I suppose I should drop it, but I like having it around, like the proverbial old pair of shoes. And it’s kind of cool when other people are in on the joke. Now that you are, would you mind checking above my head to see if there’s a shadow from a balloon?

Her words flew in empty circles
Reasons unexplained
I saw that her thoughts were somewhere else
We made love anyway

(via iPod Shuffle)

* This doesn’t prevent meaning from leaking into my work on its own… but I’ve already dealt with that issue.

** Which reminds me… I wonder if my friend David still says “Toyota” when he fulfills a request – the shorthand there coming from the old Toyota commerical slogan, “You asked for it, you got it.”


2 responses to “The Faust Theory of the Meaning of Life and How We Get It

  1. Ok – I just can’t let this one by…Liar, liar – memory on fire! Who permed his hair to spite his mother because she told him to make sure he cut it short and hid it under a Dr. Who hat and walked around in the hat and a London Fog trench coat? hmmmmm….. I only remember one person walking around campus like that.

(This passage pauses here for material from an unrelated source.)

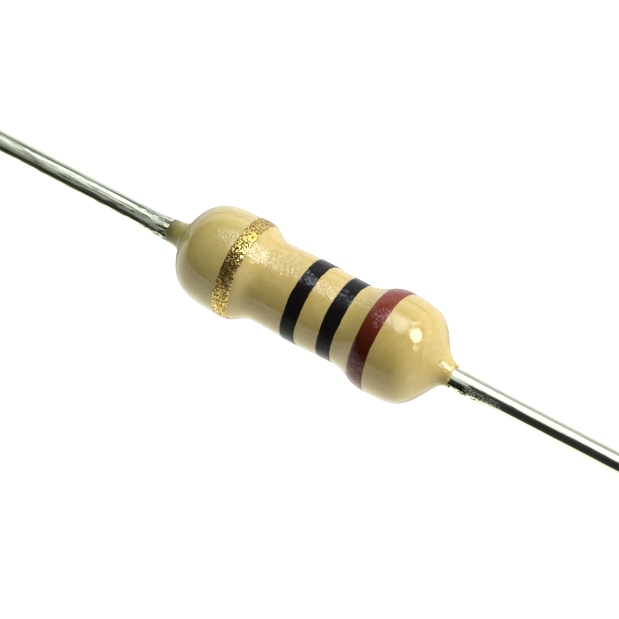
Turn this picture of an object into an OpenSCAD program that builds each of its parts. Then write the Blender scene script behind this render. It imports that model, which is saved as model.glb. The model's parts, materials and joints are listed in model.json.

  2. I’ll cop to the hat but my mom set up the perm at my insistence because she kept telling the stylist how to cut my hair.I didn’t get a London Fog trench coat until I was out of college. I had a leather coat, but I had that coming in.I also have a long scarf, but it’s gray, and that came after college, too.What I didn’t have was the ankle length wool coat, the frilly shirt, the extra-long multicolored scarf, the shoes, the Tardis Operator’s permit, a sonic screwdriver mockup and a mock K-9 that they were working on putting the guts from an RC car into. Of course, this person wasn’t on campus, but if you hit enough bookstores, you ran into him.My mom hated that hat and still talks about it to this day. Once I got rid of it she didn’t say much about the hair.